Brook believes the theatre is unique is that it requires a community of artists and audiences alike to exist. That very sense of humanity and awe is what allows it to flourish in many instances.

Brook's writing is admittedly erudite and sometimes pretentious. And perhaps when one takes the positions that he does, such lofty language and posings may indeed be impossible. I hate to say it, but Brook's book may be hard going for the theatre lay person- God knows I'm aware of how elitist that sounds, but I think it is true. Because of his thick verbage, it may take a couple of stabs for the reader to unlock Brook's fevered soapboxing. But the journey is well worth the price.

This is a book of theatre theory and therefore it may appear quite barren of practical solutions. However when read in conjunction with not only life experience in the theatre as well as the many great acting, directing and play wrighting texts, it does provide the theatre artist with the basis for forging a true political manifesto. To quote Brook himself, "To play needs much work.

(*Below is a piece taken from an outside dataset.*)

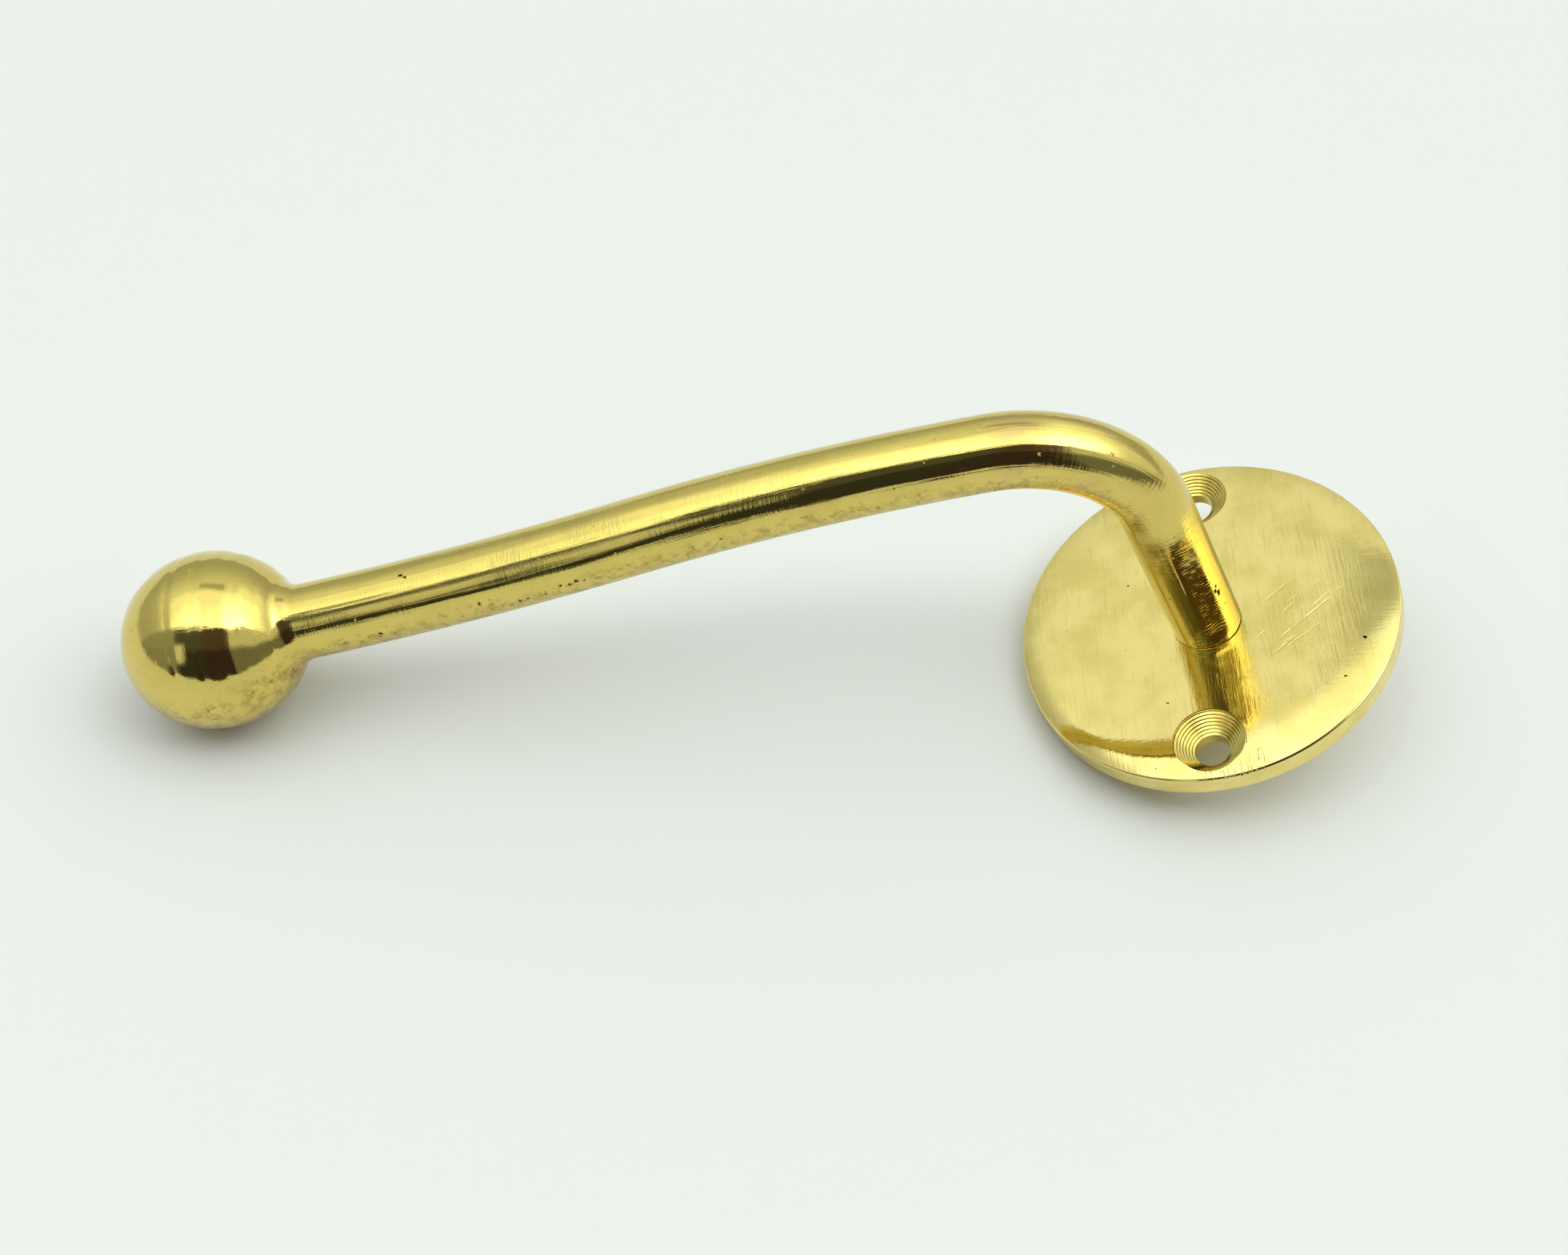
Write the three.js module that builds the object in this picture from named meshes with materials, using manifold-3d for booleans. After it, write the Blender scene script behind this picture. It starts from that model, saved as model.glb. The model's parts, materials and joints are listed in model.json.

But when we experience the work as play, then it is not work any more. A play is a play."


5 out of 5 stars Insightful and Important   December 2, 2002
14 out of 16 found this review helpful

Yes: Brook is a genius.
Yes: This work is of great value to any theatre artist.
BUT!!! This book is rather dense, and those who are unfamiliar with major movements and theories in the last century of theater may find themselves a bit lost when Brook begins to talk about Artaud and the "Holy Theater" or Brecht and "Rough Theater."

Brook's ideas, through his sometimes dense writing, are meant to inspire and invigorate. This is not a manual or even a reference to create good theatre, as a major argument of Brook's is that good theater is far to complex and ever-changing to be explained by any book/manual/dogma/etc.

Read this book and know that it will not help you to create good theatre- if anything, it will raise the bar for "good" theatre so much higher that one's task becomes infinitely more difficult. This is the agony and the ecstasy of reading Peter Brook.


5 out of 5 stars Opening the mind   October 21, 2000
James Allard (Mishawaka, IN United States)
11 out of 15 found this review helpful

Have you ever noticed that several of the worlds truly Great Books are very short? Reading this book, along with The Dramatic Imagination by Robert Edmond Jones, Acting: the first 6 lessons by Boleshavsky and Aristotles Poetics are (to my less than humble opinion) all one really needs to have a degree in Theater/re.


5 out of 5 stars Brook's Genius   January 10, 2007
J. L. Wright (USA)
1 out of 1 found this review helpful

What is great about the empty space is that Peter Brook's theory is relevant to all art forms. The four theatres he describes are basically categories in which all art falls into. This seems odd at first until you see what he is describing. What turns most people off is the idea of over-categorizing art. But Brook's theatres tend to be more or less critiques of individual performances, or what the effect of that performance is on the audience. This is also easy to read. Too much theatre philosophy gets bogged down by either melodramatic thespian writers, or rambling philosophies from those who have not trained themselves to ge good writers. With Brook, it is pretty straightforawrd, not always easy to understand mind you, but straightforward. If you are at all interested in the arts then this is a must read.


5 out of 5 stars I guess everybody makes that mistake   October 26, 2009
Lux et Veritas
1 out of 1 found this review helpful

The Amazon editorial review by John Longenbaugh says that Peter Brook is a co-founder of the RSC. Uh, no. That would be Peter Hall. Peter Brook became a resident director at the RSC in 1962.